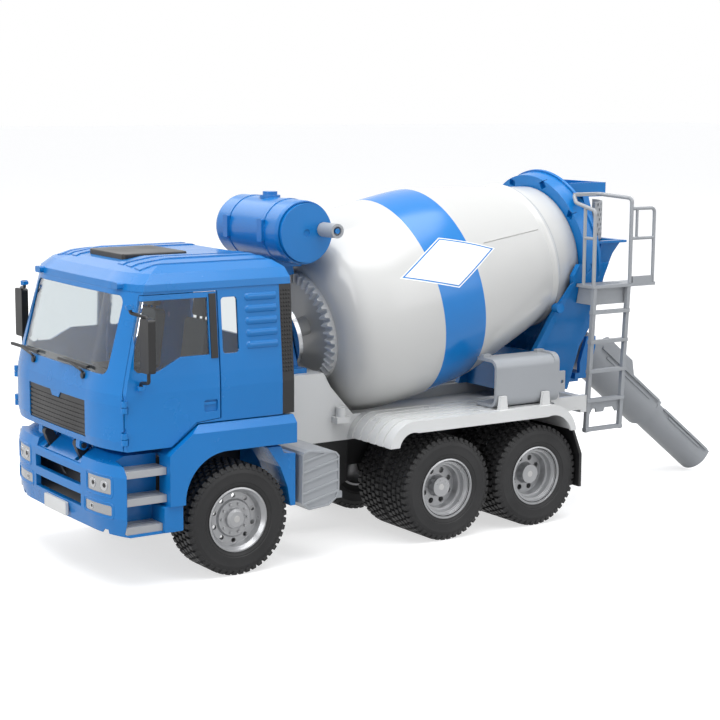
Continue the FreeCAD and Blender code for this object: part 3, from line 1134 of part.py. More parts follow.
def chutes():
    r_out = UPPER_IN + CHUTE_T
    upper = moved(channel(UPPER_L + 4.0 + 4.0, r_out, CHUTE_T, 5.0, 18.0), V(4.0, 0, 0))
    tall = both(plate([(-6, 2), (-14, 13), (-44, 13), (-54, 4), (-54, 2)], CHUTE_T, "xz", UPPER_IN))
    pins = [cyl(TRUNNION_R, 3.4, V(0, y, 0), Y) for y in (r_out - 0.2, -r_out - 3.2)]
    holes = cyl(TRUNNION_R + RUNNING_FIT, 60, V(-UPPER_L, -30, 0), Y)
    put("chute_upper", sloped(union([upper] + tall + pins).cut(holes), CHUTE_PIVOT))
    lower = moved(channel(LOWER_L + 2.5, LOWER_OUT, 1.8, 4.0, 14.0), V(2.5, 0, 0))
    hinge = [cyl(TRUNNION_R, 3.0, V(0, y, 0), Y) for y in (LOWER_OUT - 0.4, -LOWER_OUT - 2.6)]
    put("chute_lower", sloped(union([lower] + hinge), fold_pivot()))
    # swivel fork
    fork_in = r_out + GAP
    x, z = CHUTE_PIVOT.x, CHUTE_PIVOT.z
    ears = []
    for y in (fork_in, -fork_in - 3.0):
        ear = plate([(x - 4, z - 4), (x - 4, z + 4), (x + 4, z + 4), (x + 10, z - 14), (x + 10, z - 22),
                     (x + 2, z - 22)],
                    3.0, "xz", y)
        ears.append(ear.cut(cyl(TRUNNION_R + RUNNING_FIT, 60, V(x, -30, z), Y)))
    base = box(x + 2, x + 14, -fork_in - 3, fork_in + 3, z - 25, z - 21)
    pin = cyl(3.0, 12.0, V(SWIVEL_X, 0, z - 33), Z)
    put("chute_swivel", union(ears + [base, pin]))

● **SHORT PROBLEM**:
Write out each line of the data above again, exactly as given.

● **WRITTEN SOLUTION**:
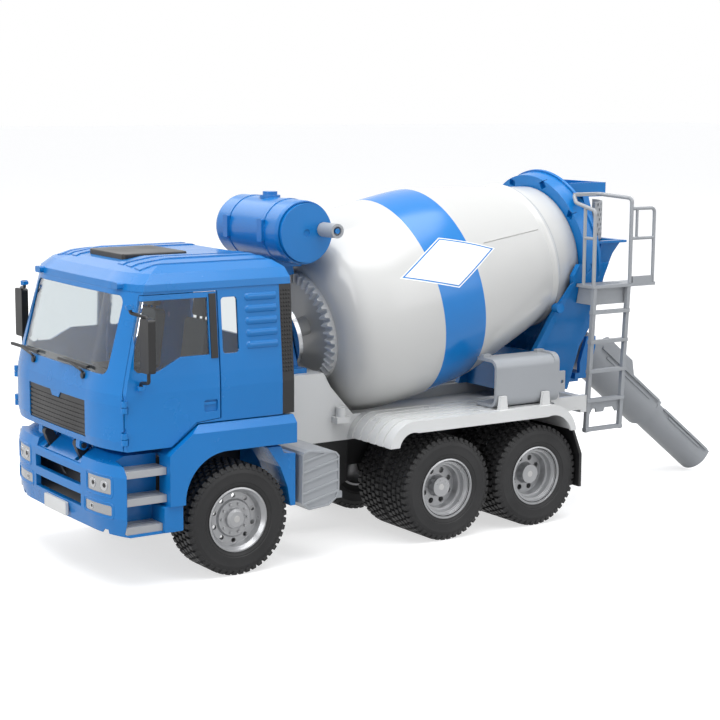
Continue the FreeCAD and Blender code for this object: part 3, from line 1134 of part.py. More parts follow.
def chutes():
    r_out = UPPER_IN + CHUTE_T
    upper = moved(channel(UPPER_L + 4.0 + 4.0, r_out, CHUTE_T, 5.0, 18.0), V(4.0, 0, 0))
    tall = both(plate([(-6, 2), (-14, 13), (-44, 13), (-54, 4), (-54, 2)], CHUTE_T, "xz", UPPER_IN))
    pins = [cyl(TRUNNION_R, 3.4, V(0, y, 0), Y) for y in (r_out - 0.2, -r_out - 3.2)]
    holes = cyl(TRUNNION_R + RUNNING_FIT, 60, V(-UPPER_L, -30, 0), Y)
    put("chute_upper", sloped(union([upper] + tall + pins).cut(holes), CHUTE_PIVOT))
    lower = moved(channel(LOWER_L + 2.5, LOWER_OUT, 1.8, 4.0, 14.0), V(2.5, 0, 0))
    hinge = [cyl(TRUNNION_R, 3.0, V(0, y, 0), Y) for y in (LOWER_OUT - 0.4, -LOWER_OUT - 2.6)]
    put("chute_lower", sloped(union([lower] + hinge), fold_pivot()))
    # swivel fork
    fork_in = r_out + GAP
    x, z = CHUTE_PIVOT.x, CHUTE_PIVOT.z
    ears = []
    for y in (fork_in, -fork_in - 3.0):
        ear = plate([(x - 4, z - 4), (x - 4, z + 4), (x + 4, z + 4), (x + 10, z - 14), (x + 10, z - 22),
                     (x + 2, z - 22)],
                    3.0, "xz", y)
        ears.append(ear.cut(cyl(TRUNNION_R + RUNNING_FIT, 60, V(x, -30, z), Y)))
    base = box(x + 2, x + 14, -fork_in - 3, fork_in + 3, z - 25, z - 21)
    pin = cyl(3.0, 12.0, V(SWIVEL_X, 0, z - 33), Z)
    put("chute_swivel", union(ears + [base, pin]))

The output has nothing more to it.